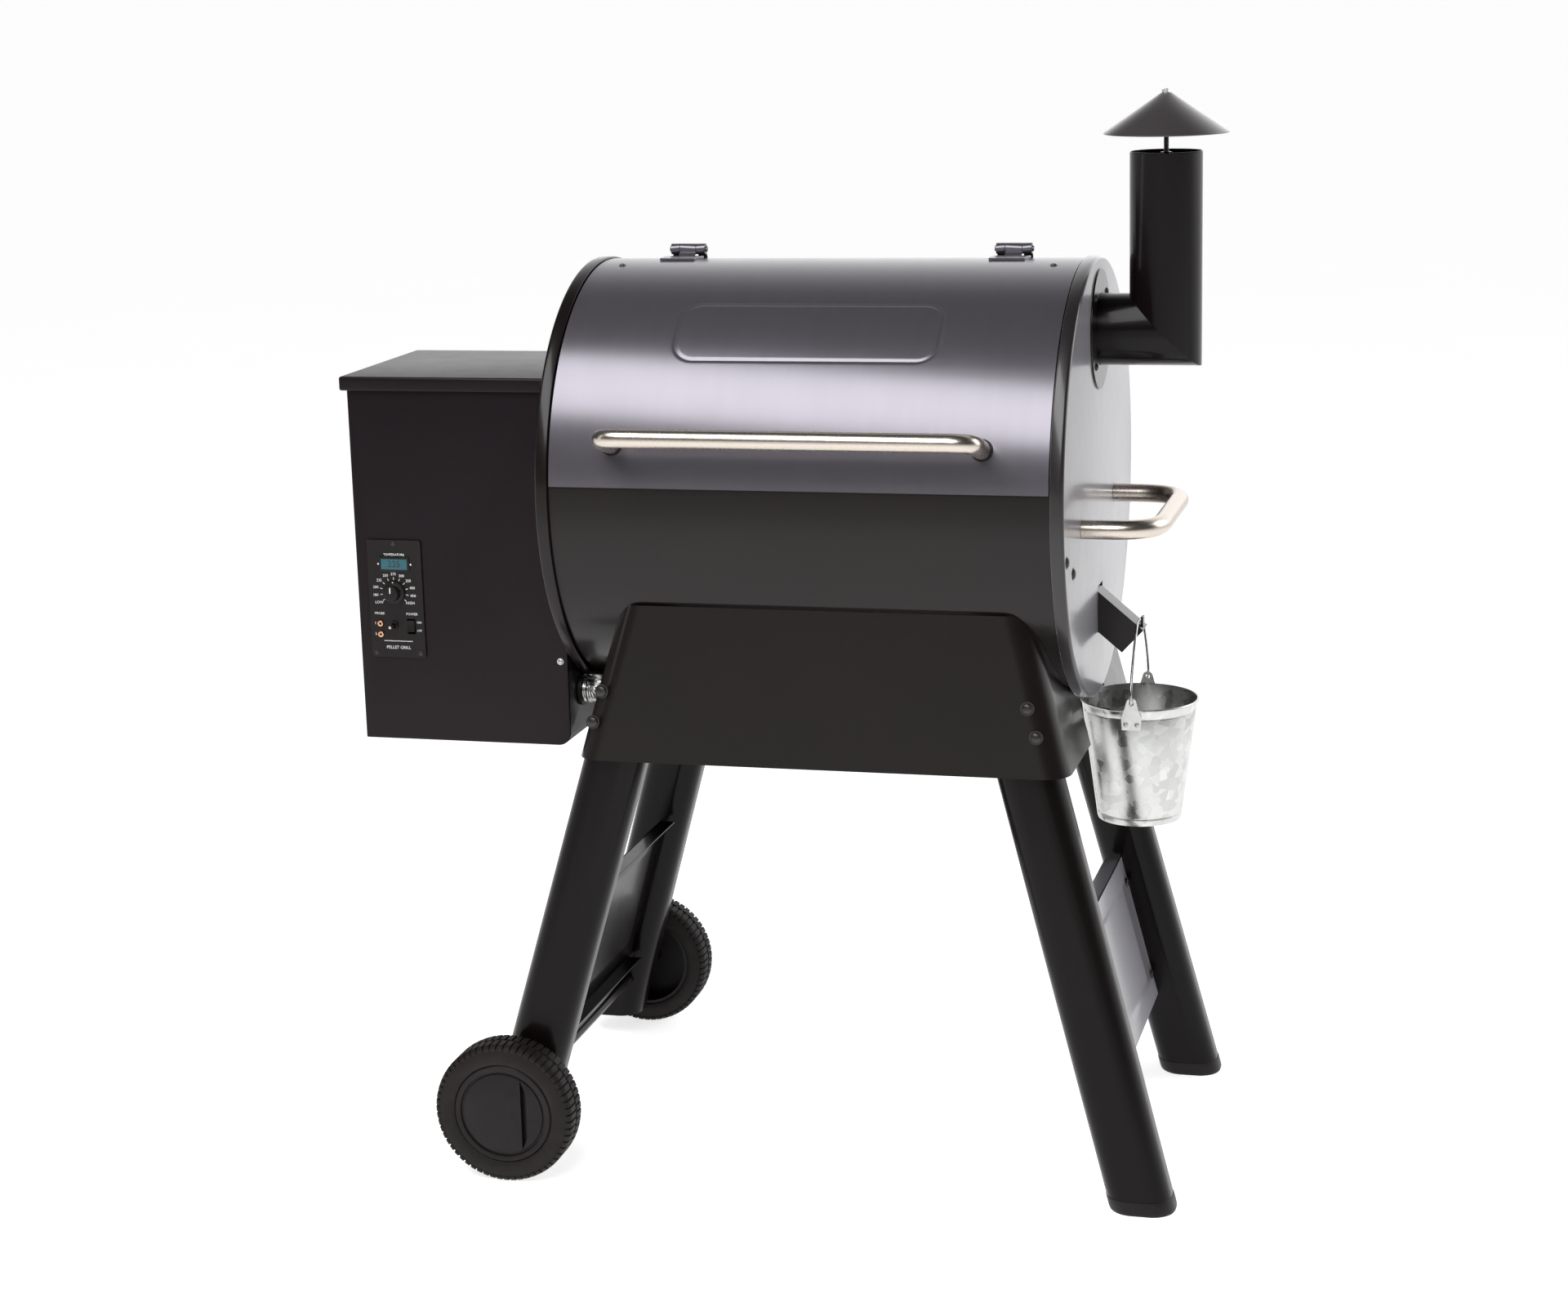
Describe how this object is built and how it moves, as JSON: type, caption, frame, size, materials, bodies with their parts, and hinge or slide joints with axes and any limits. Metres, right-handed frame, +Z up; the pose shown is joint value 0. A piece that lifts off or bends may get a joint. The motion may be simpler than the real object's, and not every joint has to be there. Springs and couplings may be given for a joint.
{
  "type": "pellet smoker grill",
  "caption": "Barrel pellet smoker on splayed legs with wheels, side pellet hopper with controller, chimney, hinged lid, grates and a hanging grease bucket.",
  "frame": {"origin": "on the ground, under the middle of the whole object's box", "axes": "+X along the barrel from the hopper to the chimney, +Y to the rear, away from the lid's handle, +Z up"},
  "size_m": [1.018, 0.6119, 1.245],
  "materials": {
    "barrel_paint": "satin black powder coat",
    "lid_paint": "satin blue-grey metallic powder coat",
    "hopper_paint": "satin black powder coat",
    "leg_paint": "semi-gloss black powder coat",
    "stainless": "brushed stainless steel",
    "galvanised": "galvanised sheet with spangle",
    "porcelain": "porcelain enamelled steel",
    "inner_steel": "bare steel sheet, dulled by heat",
    "plain_steel": "zinc plated steel",
    "black_plastic": "moulded black plastic",
    "tyre_plastic": "moulded black tyre",
    "display": "teal display behind a clear window",
    "copper": "copper coloured plated jack"
  },
  "bodies": {
    "frame": {"barrel_shell": "barrel_paint", "left_end_cap": "barrel_paint", "right_end_cap": "barrel_paint", "hinge_bracket_left": "barrel_paint", "hinge_bracket_right": "barrel_paint", "chimney_flange": "barrel_paint", "chimney_pipe": "barrel_paint", "grease_chute": "barrel_paint", "apron_front": "barrel_paint", "apron_rear": "barrel_paint", "brace_right": "barrel_paint", "brace_left": "barrel_paint", "hopper_housing": "hopper_paint", "leg_right_front": "leg_paint", "leg_right_rear": "leg_paint", "leg_left_front": "leg_paint", "leg_left_rear": "leg_paint", "axle": "leg_paint", "side_handle": "stainless", "temperature_probe": "stainless", "pellet_bin": "galvanised", "grate_left": "porcelain", "grate_right": "porcelain", "warming_rack": "porcelain", "drip_tray": "inner_steel", "grease_gutter": "inner_steel", "heat_baffle": "inner_steel", "firepot": "inner_steel", "igniter_rod": "inner_steel", "auger_tube": "inner_steel", "pellet_guard": "inner_steel", "hinge_pin_left": "plain_steel", "hinge_pin_right": "plain_steel", "hopper_hinge": "plain_steel", "auger_motor": "plain_steel", "controller": "black_plastic", "fan_frame": "black_plastic", "foot_front": "black_plastic", "foot_rear": "black_plastic", "lcd_window": "display", "probe_jack_upper": "copper", "probe_jack_lower": "copper"},
    "lid": {"lid_shell": "lid_paint", "lid_handle": "stainless", "hinge_strap_left": "lid_paint", "hinge_strap_right": "lid_paint"},
    "hopper_lid": {"hopper_lid": "hopper_paint"},
    "wheel_front": {"tyre_front": "tyre_plastic", "wheel_hub_front": "black_plastic"},
    "wheel_rear": {"tyre_rear": "tyre_plastic", "wheel_hub_rear": "black_plastic"},
    "dial": {"dial_knob": "black_plastic"},
    "probe_toggle": {"probe_toggle": "stainless"},
    "power_switch": {"power_rocker": "black_plastic"},
    "chimney_cap": {"chimney_cap": "barrel_paint"},
    "bail": {"bucket_bail": "galvanised"},
    "bucket": {"bucket": "galvanised"},
    "auger": {"auger_screw": "inner_steel"},
    "fan": {"fan_impeller": "black_plastic"}
  },
  "joints": [
    {"name": "lid_hinge", "type": "hinge", "parent": "frame", "child": "lid", "pos_m": [0.06, 0.0425, 1.0635], "axis": [-1, 0, 0], "range_deg": [0, 120]},
    {"name": "hopper_lid_hinge", "type": "hinge", "parent": "frame", "child": "hopper_lid", "pos_m": [-0.3725, 0.089, 0.925], "axis": [-1, 0, 0], "range_deg": [0, 100]},
    {"name": "wheel_front_spin", "type": "hinge", "parent": "frame", "child": "wheel_front", "pos_m": [-0.299, -0.2747, 0.0847], "axis": [0, 1, 0], "continuous": true},
    {"name": "wheel_rear_spin", "type": "hinge", "parent": "frame", "child": "wheel_rear", "pos_m": [-0.299, 0.2837, 0.0847], "axis": [0, 1, 0], "continuous": true},
    {"name": "dial_turn", "type": "hinge", "parent": "frame", "child": "dial", "pos_m": [-0.455, -0.1605, 0.678], "axis": [0, 1, 0], "range_deg": [-150, 150]},
    {"name": "probe_toggle_tilt", "type": "hinge", "parent": "frame", "child": "probe_toggle", "pos_m": [-0.457, -0.1615, 0.638], "axis": [1, 0, 0], "range_deg": [-10, 10], "stiffness_Nm_per_rad": 0.02},
    {"name": "power_switch_rock", "type": "hinge", "parent": "frame", "child": "power_switch", "pos_m": [-0.4355, -0.1575, 0.637], "axis": [1, 0, 0], "range_deg": [0, 16]},
    {"name": "chimney_cap_screw", "type": "slide", "parent": "frame", "child": "chimney_cap", "axis": [0, 0, 1], "range_m": [-0.014, 0.02]},
    {"name": "bail_swing", "type": "hinge", "parent": "frame", "child": "bail", "pos_m": [0.4085, 0.0045, 0.6336], "axis": [0, -1, 0], "range_deg": [-1.5, 25]},
    {"name": "bucket_tilt", "type": "hinge", "parent": "bail", "child": "bucket", "pos_m": [0.4085, 0.0045, 0.551], "axis": [0, -1, 0], "range_deg": [-1, 25]},
    {"name": "auger_spin", "type": "hinge", "parent": "frame", "child": "auger", "pos_m": [-0.19, -0.0155, 0.61], "axis": [1, 0, 0], "continuous": true},
    {"name": "fan_spin", "type": "hinge", "parent": "frame", "child": "fan", "pos_m": [-0.418, -0.0905, 0.516], "axis": [0, 0, 1], "continuous": true}
  ]
}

== What the task asks ==
Restate the listing above word for word.

== Result ==
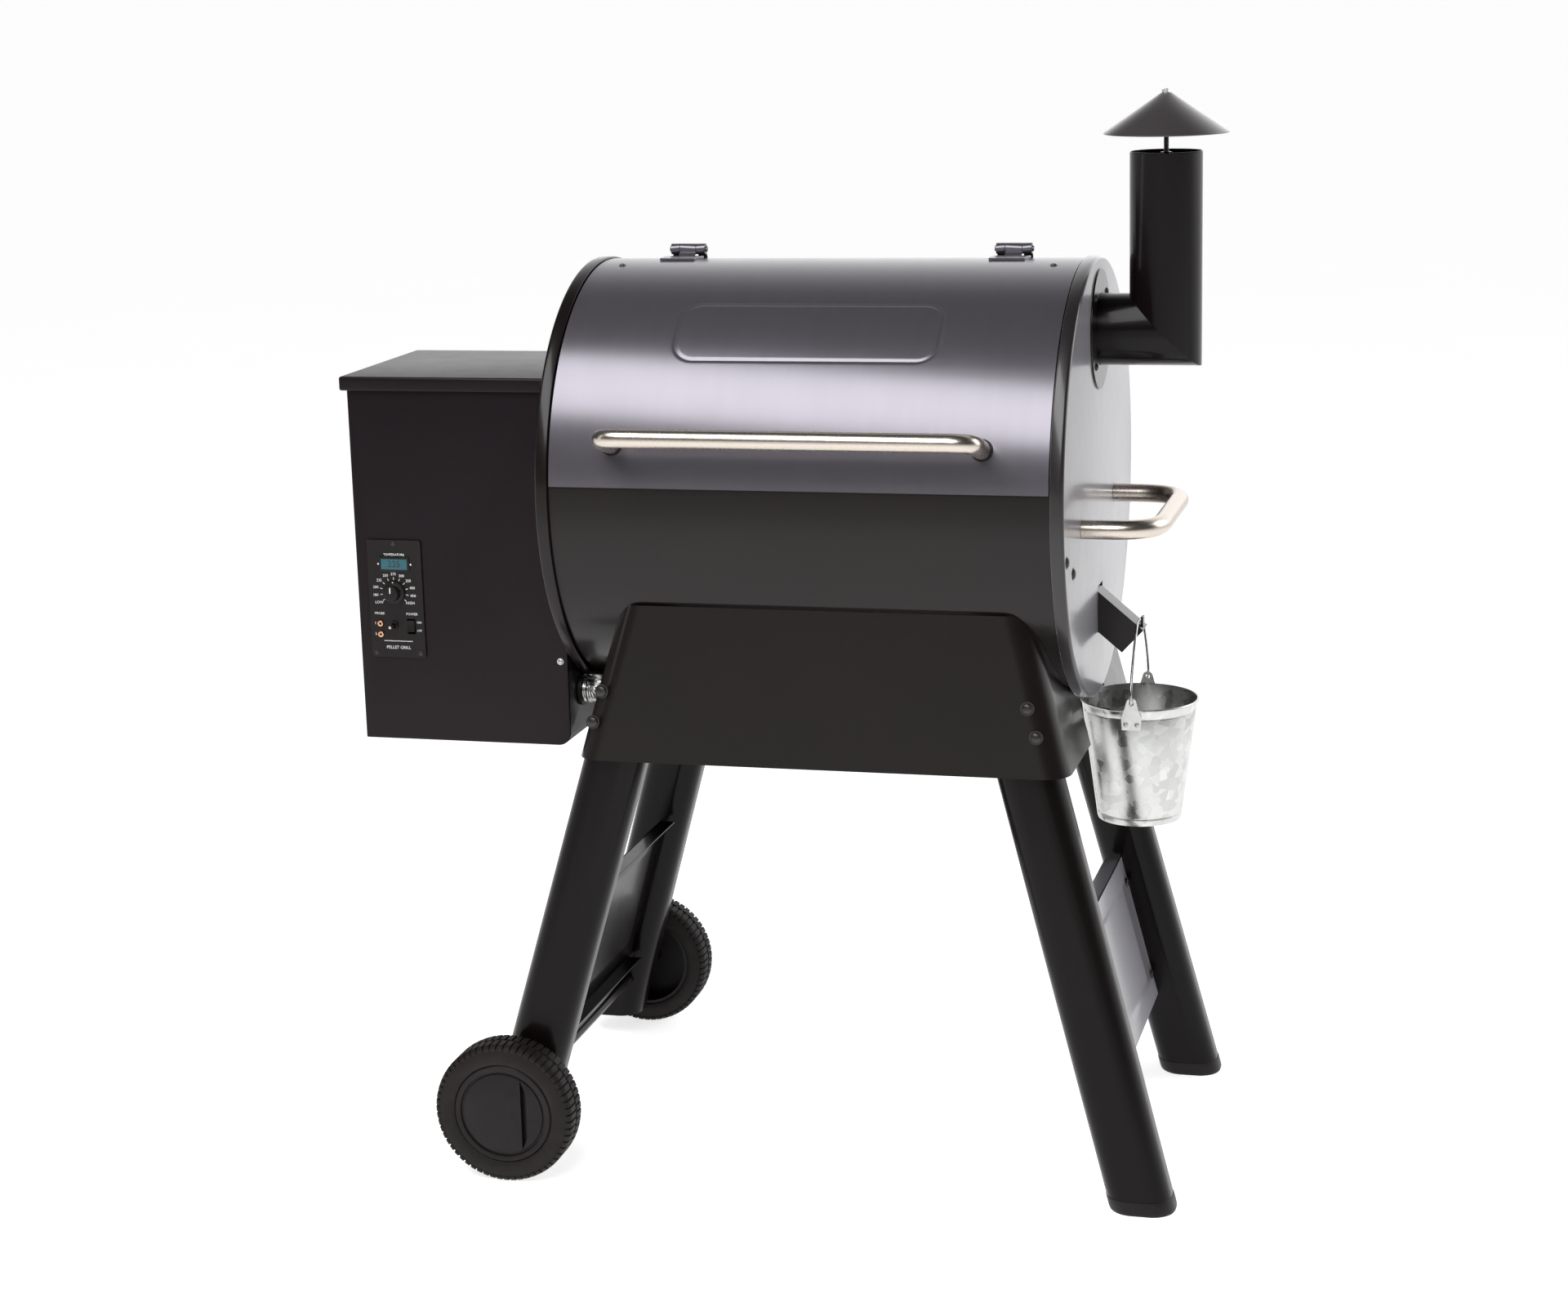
Describe how this object is built and how it moves, as JSON: type, caption, frame, size, materials, bodies with their parts, and hinge or slide joints with axes and any limits. Metres, right-handed frame, +Z up; the pose shown is joint value 0. A piece that lifts off or bends may get a joint. The motion may be simpler than the real object's, and not every joint has to be there. Springs and couplings may be given for a joint.
{
  "type": "pellet smoker grill",
  "caption": "Barrel pellet smoker on splayed legs with wheels, side pellet hopper with controller, chimney, hinged lid, grates and a hanging grease bucket.",
  "frame": {"origin": "on the ground, under the middle of the whole object's box", "axes": "+X along the barrel from the hopper to the chimney, +Y to the rear, away from the lid's handle, +Z up"},
  "size_m": [1.018, 0.6119, 1.245],
  "materials": {
    "barrel_paint": "satin black powder coat",
    "lid_paint": "satin blue-grey metallic powder coat",
    "hopper_paint": "satin black powder coat",
    "leg_paint": "semi-gloss black powder coat",
    "stainless": "brushed stainless steel",
    "galvanised": "galvanised sheet with spangle",
    "porcelain": "porcelain enamelled steel",
    "inner_steel": "bare steel sheet, dulled by heat",
    "plain_steel": "zinc plated steel",
    "black_plastic": "moulded black plastic",
    "tyre_plastic": "moulded black tyre",
    "display": "teal display behind a clear window",
    "copper": "copper coloured plated jack"
  },
  "bodies": {
    "frame": {"barrel_shell": "barrel_paint", "left_end_cap": "barrel_paint", "right_end_cap": "barrel_paint", "hinge_bracket_left": "barrel_paint", "hinge_bracket_right": "barrel_paint", "chimney_flange": "barrel_paint", "chimney_pipe": "barrel_paint", "grease_chute": "barrel_paint", "apron_front": "barrel_paint", "apron_rear": "barrel_paint", "brace_right": "barrel_paint", "brace_left": "barrel_paint", "hopper_housing": "hopper_paint", "leg_right_front": "leg_paint", "leg_right_rear": "leg_paint", "leg_left_front": "leg_paint", "leg_left_rear": "leg_paint", "axle": "leg_paint", "side_handle": "stainless", "temperature_probe": "stainless", "pellet_bin": "galvanised", "grate_left": "porcelain", "grate_right": "porcelain", "warming_rack": "porcelain", "drip_tray": "inner_steel", "grease_gutter": "inner_steel", "heat_baffle": "inner_steel", "firepot": "inner_steel", "igniter_rod": "inner_steel", "auger_tube": "inner_steel", "pellet_guard": "inner_steel", "hinge_pin_left": "plain_steel", "hinge_pin_right": "plain_steel", "hopper_hinge": "plain_steel", "auger_motor": "plain_steel", "controller": "black_plastic", "fan_frame": "black_plastic", "foot_front": "black_plastic", "foot_rear": "black_plastic", "lcd_window": "display", "probe_jack_upper": "copper", "probe_jack_lower": "copper"},
    "lid": {"lid_shell": "lid_paint", "lid_handle": "stainless", "hinge_strap_left": "lid_paint", "hinge_strap_right": "lid_paint"},
    "hopper_lid": {"hopper_lid": "hopper_paint"},
    "wheel_front": {"tyre_front": "tyre_plastic", "wheel_hub_front": "black_plastic"},
    "wheel_rear": {"tyre_rear": "tyre_plastic", "wheel_hub_rear": "black_plastic"},
    "dial": {"dial_knob": "black_plastic"},
    "probe_toggle": {"probe_toggle": "stainless"},
    "power_switch": {"power_rocker": "black_plastic"},
    "chimney_cap": {"chimney_cap": "barrel_paint"},
    "bail": {"bucket_bail": "galvanised"},
    "bucket": {"bucket": "galvanised"},
    "auger": {"auger_screw": "inner_steel"},
    "fan": {"fan_impeller": "black_plastic"}
  },
  "joints": [
    {"name": "lid_hinge", "type": "hinge", "parent": "frame", "child": "lid", "pos_m": [0.06, 0.0425, 1.0635], "axis": [-1, 0, 0], "range_deg": [0, 120]},
    {"name": "hopper_lid_hinge", "type": "hinge", "parent": "frame", "child": "hopper_lid", "pos_m": [-0.3725, 0.089, 0.925], "axis": [-1, 0, 0], "range_deg": [0, 100]},
    {"name": "wheel_front_spin", "type": "hinge", "parent": "frame", "child": "wheel_front", "pos_m": [-0.299, -0.2747, 0.0847], "axis": [0, 1, 0], "continuous": true},
    {"name": "wheel_rear_spin", "type": "hinge", "parent": "frame", "child": "wheel_rear", "pos_m": [-0.299, 0.2837, 0.0847], "axis": [0, 1, 0], "continuous": true},
    {"name": "dial_turn", "type": "hinge", "parent": "frame", "child": "dial", "pos_m": [-0.455, -0.1605, 0.678], "axis": [0, 1, 0], "range_deg": [-150, 150]},
    {"name": "probe_toggle_tilt", "type": "hinge", "parent": "frame", "child": "probe_toggle", "pos_m": [-0.457, -0.1615, 0.638], "axis": [1, 0, 0], "range_deg": [-10, 10], "stiffness_Nm_per_rad": 0.02},
    {"name": "power_switch_rock", "type": "hinge", "parent": "frame", "child": "power_switch", "pos_m": [-0.4355, -0.1575, 0.637], "axis": [1, 0, 0], "range_deg": [0, 16]},
    {"name": "chimney_cap_screw", "type": "slide", "parent": "frame", "child": "chimney_cap", "axis": [0, 0, 1], "range_m": [-0.014, 0.02]},
    {"name": "bail_swing", "type": "hinge", "parent": "frame", "child": "bail", "pos_m": [0.4085, 0.0045, 0.6336], "axis": [0, -1, 0], "range_deg": [-1.5, 25]},
    {"name": "bucket_tilt", "type": "hinge", "parent": "bail", "child": "bucket", "pos_m": [0.4085, 0.0045, 0.551], "axis": [0, -1, 0], "range_deg": [-1, 25]},
    {"name": "auger_spin", "type": "hinge", "parent": "frame", "child": "auger", "pos_m": [-0.19, -0.0155, 0.61], "axis": [1, 0, 0], "continuous": true},
    {"name": "fan_spin", "type": "hinge", "parent": "frame", "child": "fan", "pos_m": [-0.418, -0.0905, 0.516], "axis": [0, 0, 1], "continuous": true}
  ]
}